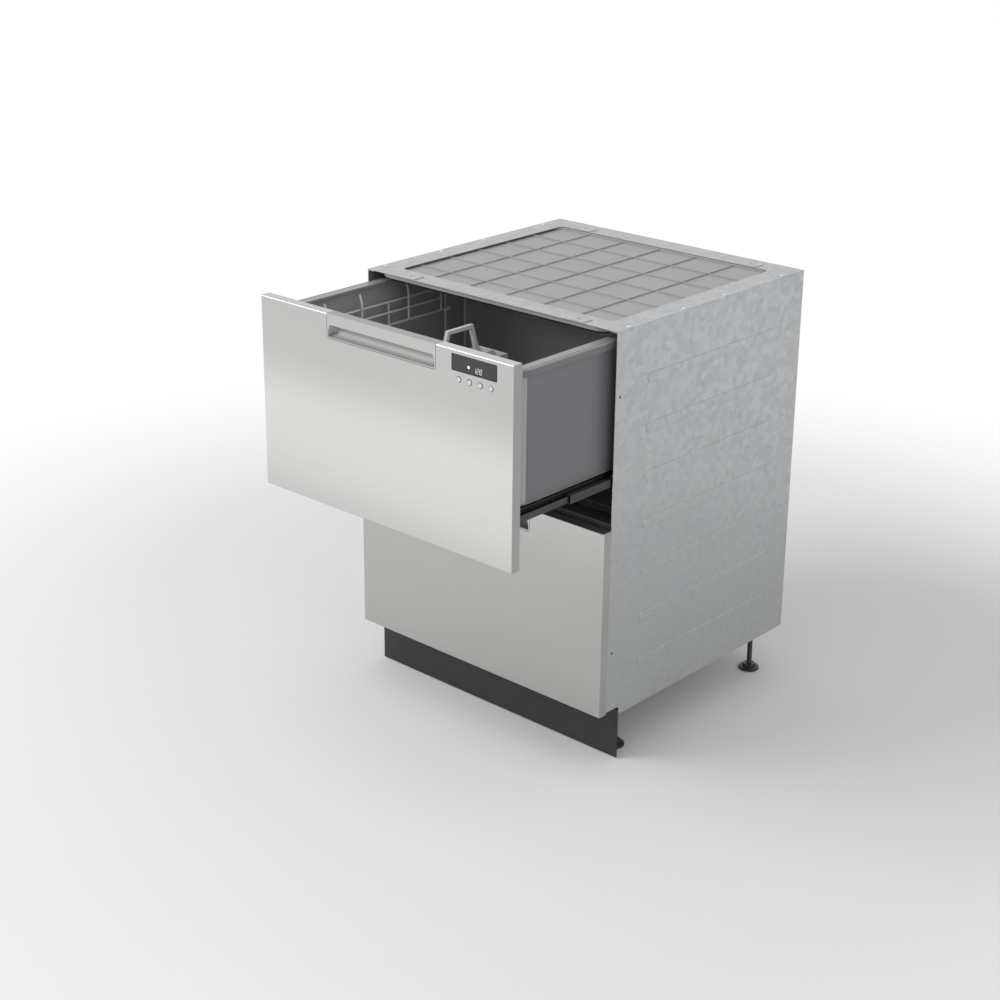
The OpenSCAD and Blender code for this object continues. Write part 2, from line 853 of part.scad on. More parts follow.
// Spray arm: hub on the filter's post and two tapered arms with nozzles
module spray_arm() {
    color(pale_grey)
        difference() {
            translate([0, tub_cy, arm_z]) {
                cylinder(r = arm_hub_r, h = arm_hub_h);
                translate([0, 0, 4])
                    linear_extrude(arm_t) {
                        polygon([
                            [-arm_reach + arm_tip_r, -arm_tip_r], [0, -arm_hub_r + 2],
                            [arm_reach - arm_tip_r, -arm_tip_r], [arm_reach - arm_tip_r, arm_tip_r],
                            [0, arm_hub_r - 2], [-arm_reach + arm_tip_r, arm_tip_r]
                        ]);
                        for (sx = [-1, 1])
                            translate([sx * (arm_reach - arm_tip_r), 0])
                                circle(r = arm_tip_r);
                    }
            }
            rod_z(0, tub_cy, arm_z - 1, arm_z + filter_pin_h + fit, filter_pin_r + running_fit);
            for (sx = [-1, 1], k = [1 : 5])
                block(sx * (35 + k * (arm_reach - 60) / 5) - 5, tub_cy - 1.5 + sx * (k % 2) * 6,
                      arm_z + 4 + arm_t - 3, 10, 3, 4);
        }
}

// ---------- racks ----------

// Base rack: wire floor on four feet, side frames, and rows of tines for plates.
// Each wire is its own rod, and lies a weld gap from the wires that it is joined to.
module base_rack() {
    color(wire_white)
        rack_wires($fn = wire_sides);
}

module rack_wires() {
    both_sides() {
        rod_y(rack_hw, rack_y - frame_wire_r, rack_end + frame_wire_r, rack_z, frame_wire_r);
        rod_y(rack_hw, rail_end_ys[0] - rail_r, rail_end_ys[1] + rail_r, rail_z, rail_r);
        for (y = rail_end_ys)
            upright(y);
        upright(upright_ys[1]);
        for (y = leg_ys)
            rod_z(rack_hw, y, floor_z + fit, rack_z - frame_wire_r - weld_gap, leg_r);
    }
    for (y = [upright_ys[0], upright_ys[2]]) {
        upright(y);
        upright_with_collar(y);
    }
    cross_hw = rack_hw - frame_wire_r - weld_gap;
    for (y = [rack_y, rack_end])
        rod_x(-cross_hw, cross_hw, y, rack_z, frame_wire_r);
    for (x = lengthwise_xs)
        rod_y(x, rack_y - frame_wire_r, rack_end + frame_wire_r, lengthwise_z, floor_wire_r);
    rod_x(-cross_hw, cross_hw, rack_y + 50, cross_z, floor_wire_r);
    for (k = [0 : row_count - 1]) {
        y = row_y + k * row_pitch;
        rod_x(-cross_hw, cross_hw, y, cross_z, floor_wire_r);
        for (x = tine_xs)
            rod_z(x, y, cross_z + floor_wire_r + weld_gap, rack_z + tine_h, tine_r);
    }
}

// Upright wire of the right side frame
module upright(y) {
    rod_z(rack_hw, y, rack_z + frame_wire_r + weld_gap, rail_z - rail_r - weld_gap, upright_r);
}

// Upright wire of the left side frame with a collar for the cup rack's pivot rod
module upright_with_collar(y) {
    difference() {
        union() {
            mirror([1, 0, 0])
                upright(y);
            rod_y(cup_pivot_x, y - 3, y + 3, cup_pivot_z, cup_collar_r, $fn = 48);
        }
        rod_y(cup_pivot_x, y - 4, y + 4, cup_pivot_z, frame_wire_r + running_fit, $fn = 48);
    }
}

// Cup rack, folded up beside the left frame; its arms lean to the wall near their tips
module cup_rack() {
    color(wire_white) {
        rod_y(cup_pivot_x, cup_arm_ys[0] - 6, upright_ys[2] + 8, cup_pivot_z, frame_wire_r);
        for (y = cup_arm_ys)
            cup_arm(y);
        rod_y(cup_pivot_x, cup_arm_ys[0], cup_arm_ys[3], cup_pivot_z + cup_rack_d / 3, cup_wire_r);
    }
}

module cup_arm(y) {
    bend_z = cup_pivot_z + cup_rack_d - cup_bend;
    lean_angle = atan2(cup_lean, cup_bend);
    rod_z(cup_pivot_x, y, cup_pivot_z, bend_z, cup_wire_r);
    translate([cup_pivot_x, y, bend_z]) {
        sphere(r = cup_wire_r + 0.2);
        rotate([0, -lean_angle, 0])
            cylinder(r = cup_wire_r, h = cup_bend / cos(lean_angle));
    }
}

// Cutlery basket with slotted walls, four compartments and a carrying bow
module cutlery_basket() {
    cell_w = basket_w / 2 - basket_wall - spine_w / 2;
    cell_l = (basket_l - 3 * basket_wall) / 2;
    color(pale_grey)
        difference() {
            union() {
                block(basket_x - basket_w / 2, basket_y, basket_z, basket_w, basket_l, basket_h);
                basket_bow();
            }
            for (side = [0, 1], half = [0, 1])
                block(basket_x - basket_w / 2 + basket_wall + side * (cell_w + spine_w),
                      basket_y + basket_wall + half * (cell_l + basket_wall),
                      basket_z + basket_wall, cell_w, cell_l, basket_h + 1);
            for (k = [0 : 8], level = [0, 1])
                block(basket_x - basket_w / 2 - 1, basket_y + 11 + k * (basket_l - 30) / 8,
                      basket_z + 12 + level * 48, basket_w + 2, 8, 36);
        }
}

// Carrying bow: an upright trapezium with a hand hole
module basket_bow() {
    mid_y = basket_y + basket_l / 2;
    foot_z = basket_z + basket_h - 6;
    translate([basket_x - spine_w / 2, 0, 0])
        rotate([90, 0, 90])
            linear_extrude(spine_w)
                difference() {
                    polygon([
                        [mid_y - 52, foot_z], [mid_y + 52, foot_z],
                        [mid_y + 32, bow_top], [mid_y - 32, bow_top]
                    ]);
                    polygon([
                        [mid_y - 42, basket_z + basket_h], [mid_y + 42, basket_z + basket_h],
                        [mid_y + 27, bow_top - bow_bar], [mid_y - 27, bow_top - bow_bar]
                    ]);
                }
}

// Dispenser body with a cup for powder, a rinse-aid cap and two hinge ears
module dispenser() {
    front = dispenser_y + dispenser_d;
    color(pale_grey)
        difference() {
            union() {
                block(dispenser_x, dispenser_y, dispenser_z, dispenser_w, dispenser_d, dispenser_h);
                for (side = [-1, 1])
                    block(door_cx + side * (door_w / 2 + 2.5) - 2, front - 1, door_axis_z - 3.5,
                          4, door_axis_y + 3 - front + 1, 7);
                rod_y(dispenser_x + 112, front - 1, front + 5, dispenser_z + 30, 15);
            }
            block(door_cx - door_w / 2 + 5, front - 18, door_axis_z + 8, door_w - 10, 19, door_h - 12);
            rod_x(door_cx - door_w / 2 - 6, door_cx + door_w / 2 + 6, door_axis_y, door_axis_z,
                  hinge_pin_r + running_fit);
            block(dispenser_x + 98, front + 3.5, dispenser_z + 28.5, 28, 2, 3);
        }
}

// Dispenser door on two hinge pins at its foot
module dispenser_door() {
    color(tub_grey) {
        block(door_cx - door_w / 2, door_axis_y - door_t, door_axis_z, door_w, door_t, door_h);
        rod_x(door_cx - door_w / 2, door_cx + door_w / 2, door_axis_y, door_axis_z, door_t);
        rod_x(door_cx - door_w / 2 - 4, door_cx + door_w / 2 + 4, door_axis_y, door_axis_z, hinge_pin_r);
    }
}

// ---------- nodes ----------

at_chassis() side_panel_left();
at_chassis() side_panel_right();
at_chassis() top_frame();
at_chassis() back_panel();
at_chassis() base_tray();
at_chassis() mid_rail();
at_chassis() kickplate();
at_chassis() fixing_brackets();
at_chassis() chassis_screws();
fixed_runners();
lid_lifters();
at_chassis() inlet_valve();
at_chassis() drain_outlet();
at_chassis() power_inlet();
at_chassis() foot(-1, foot_front_y);  // foot_front_left
at_chassis() foot(1, foot_front_y);  // foot_front_right
at_chassis() foot(-1, foot_rear_y);  // foot_rear_left
at_chassis() foot(1, foot_rear_y);  // foot_rear_right
at_upper(0) lid();  // upper_lid
at_upper(0) lid_seal();  // upper_lid_seal
at_lower() lid();  // lower_lid
at_lower() lid_seal();  // lower_lid_seal
at_upper(open_rest / 2) mid_runners();  // upper_mid_runners
at_lower() mid_runners();  // lower_mid_runners
at_upper() front_skin(upper_front_h, true);  // upper_front_skin
at_upper() front_liner(upper_front_h);  // upper_front_liner
at_upper() handle();  // upper_handle
at_upper() tub();  // upper_tub
at_upper() moving_runners();  // upper_moving_runners
at_upper() spray_arm();  // upper_spray_arm
at_upper() filter_plate();  // upper_filter_plate
at_upper() drain_filter();  // upper_drain_filter
at_upper() motor();  // upper_motor
at_upper() rotor();  // upper_rotor
at_upper() base_rack();  // upper_base_rack
at_upper() cup_rack();  // upper_cup_rack
at_upper() cutlery_basket();  // upper_cutlery_basket
at_upper() dispenser();  // upper_dispenser
at_upper() dispenser_door();  // upper_dispenser_door
at_upper() display_window();
at_upper() control_board();
at_upper() button(0);  // button_1
at_upper() button(1);  // button_2
at_upper() button(2);  // button_3
at_upper() button(3);  // button_4
at_lower() front_skin(lower_front_h, false);  // lower_front_skin
at_lower() front_liner(lower_front_h);  // lower_front_liner
at_lower() handle();  // lower_handle
at_lower() tub();  // lower_tub
at_lower() moving_runners();  // lower_moving_runners
at_lower() spray_arm();  // lower_spray_arm
at_lower() filter_plate();  // lower_filter_plate
at_lower() drain_filter();  // lower_drain_filter
at_lower() motor();  // lower_motor
at_lower() rotor();  // lower_rotor
at_lower() base_rack();  // lower_base_rack
at_lower() cup_rack();  // lower_cup_rack
at_lower() cutlery_basket();  // lower_cutlery_basket
at_lower() dispenser();  // lower_dispenser
at_lower() dispenser_door();  // lower_dispenser_door
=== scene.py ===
# %% [markdown]
# # A double-drawer dishwasher
# The model is a built-in dishwasher with two drawers, one above the other. The upper drawer
# stands open. The construction comes packed, with every piece in its real place, so this lesson
# adds what the eye sees: the brushed fronts, the moulded tub, the wire racks and all finishes.
# Places are in metres and sizes in millimetres. A piece is placed from the box of the packed
# piece it stands for.

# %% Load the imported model
import math

import bpy
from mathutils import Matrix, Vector


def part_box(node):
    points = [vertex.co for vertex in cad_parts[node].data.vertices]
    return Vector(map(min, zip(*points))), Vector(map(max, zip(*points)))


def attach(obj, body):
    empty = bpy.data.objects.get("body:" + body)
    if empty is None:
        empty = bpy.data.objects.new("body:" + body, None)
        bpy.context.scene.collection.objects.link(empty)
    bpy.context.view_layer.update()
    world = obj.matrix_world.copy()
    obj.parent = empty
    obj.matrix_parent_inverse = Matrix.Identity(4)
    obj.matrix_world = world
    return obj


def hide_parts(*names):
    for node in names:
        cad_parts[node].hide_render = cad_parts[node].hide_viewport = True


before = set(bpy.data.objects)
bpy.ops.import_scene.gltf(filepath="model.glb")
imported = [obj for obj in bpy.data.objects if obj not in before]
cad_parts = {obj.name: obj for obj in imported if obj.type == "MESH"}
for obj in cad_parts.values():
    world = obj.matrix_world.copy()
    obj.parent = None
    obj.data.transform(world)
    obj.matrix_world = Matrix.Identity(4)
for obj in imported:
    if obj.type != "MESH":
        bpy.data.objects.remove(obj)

MM = 0.001
X, Y, Z = 0, 1, 2
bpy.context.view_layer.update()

# %% [markdown]
# ## Camera, floor and light
# The photograph looks down on the machine from the right. Its camera was found by fitting the
# straight edges of the fronts and the kickplate, so here it is only written down, measured from
# the plane of the closed fronts.

# %% Camera
CLOSED_FRONT_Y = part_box("lower_front_skin")[0].y
CAMERA_FROM_FRONT = Vector((2185.5, -2372.4, 1734.2)) * MM
CAMERA_TURN = 43.50
CAMERA_TILT = 20.34
CAMERA_LENS = 68.62
CAMERA_SENSOR = 36
CAMERA_SHIFT = (0.05, -0.05)

bpy.ops.object.camera_add(
    location=CAMERA_FROM_FRONT + Vector((0, CLOSED_FRONT_Y, 0)),
    rotation=(math.radians(90 - CAMERA_TILT), 0, math.radians(CAMERA_TURN)),
)
camera = bpy.context.object
camera.data.sensor_width = CAMERA_SENSOR
camera.data.lens = CAMERA_LENS
camera.data.shift_x, camera.data.shift_y = CAMERA_SHIFT
bpy.context.scene.camera = camera
bpy.context.scene.view_settings.view_transform = "Standard"
print("camera stands at", [round(v, 2) for v in camera.location])

# %% [markdown]
# ## Writing a material as a formula
# A procedural material is a net of nodes. Sums are easier to read as sums, so a value in the net
# is wrapped in a small class whose operators add the Math nodes. Any other node comes from one
# method, which sets the node up and feeds its sockets.

# %% Values and nets
class Value:
    """A socket of a shader net that can be used in a sum."""

    def __init__(self, net, socket):
        self.net = net
        self.socket = socket

    def __add__(self, other):
        return self.net.node("Math", {"operation": "ADD"}, {0: self, 1: other})

    def __mul__(self, other):
        return self.net.node("Math", {"operation": "MULTIPLY"}, {0: self, 1: other})

    __radd__ = __add__
    __rmul__ = __mul__


class Net:
    """The nodes of a material or of the world."""

    def __init__(self, owner):
        owner.use_nodes = True
        self.tree = owner.node_tree

    def feed(self, socket, value):
        if isinstance(value, Value):
            self.tree.links.new(value.socket, socket)
        else:
            socket.default_value = value

    def node(self, kind, settings=None, inputs=None, output=0):
        made = self.tree.nodes.new("ShaderNode" + kind)
        for name, value in (settings or {}).items():
            if name == "stops":
                for stop, (place, tone) in zip(made.color_ramp.elements, value):
                    stop.position = place
                    stop.color = (tone, tone, tone, 1)
            else:
                setattr(made, name, value)
        for key, value in (inputs or {}).items():
            self.feed(made.inputs[key], value)
        return Value(self, made.outputs[output])


print("a value knows sums and products")

# %% A finish
FINISHES = {}


class Finish(Net):
    """A material round one Principled shader, with patterns on Object coordinates."""

    def __init__(self, name, colour, roughness, metallic=0.0, **plain):
        self.material = bpy.data.materials.new(name + "_finish")
        super().__init__(self.material)
        FINISHES[name] = self.material
        self.shader = self.tree.nodes["Principled BSDF"]
        self.colour = colour
        self.set("Base Color", (*colour, 1))
        self.set("Roughness", roughness)
        self.set("Metallic", metallic)
        for socket, amount in plain.items():
            self.set(socket.replace("_", " "), amount)

    def set(self, socket, value):
        self.feed(self.shader.inputs[socket], value)

    def coordinates(self, stretch=(1, 1, 1)):
        place = self.node("TexCoord", output=3)
        return self.node("Mapping", inputs={"Vector": place, "Scale": stretch})

    def noise(self, scale, detail=2.0, stretch=(1, 1, 1)):
        where = self.coordinates(stretch)
        return self.node("TexNoise", inputs={"Vector": where, "Scale": scale, "Detail": detail})

    def cells(self, scale):
        where = self.coordinates()
        return self.node("TexVoronoi", inputs={"Vector": where, "Scale": scale}, output=1)

    def ramp(self, value, low, high):
        return self.node("ValToRGB", {"stops": [(low, 0), (high, 1)]}, {0: value})

    def tint(self, amount, other):
        """Base colour that turns to another colour as amount goes from 0 to 1."""
        colours = {0: amount, 6: (*self.colour, 1), 7: (*other, 1)}
        self.set("Base Color", self.node("Mix", {"data_type": "RGBA"}, colours, 2))

    def bump(self, height, strength, distance):
        sizes = {"Height": height, "Strength": strength, "Distance": distance * MM}
        self.set("Normal", self.node("Bump", inputs=sizes))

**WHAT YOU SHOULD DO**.
Your task is to report how many lines of the material include the string "return". Give the number and no other words.

**THE RESPONSE**.
9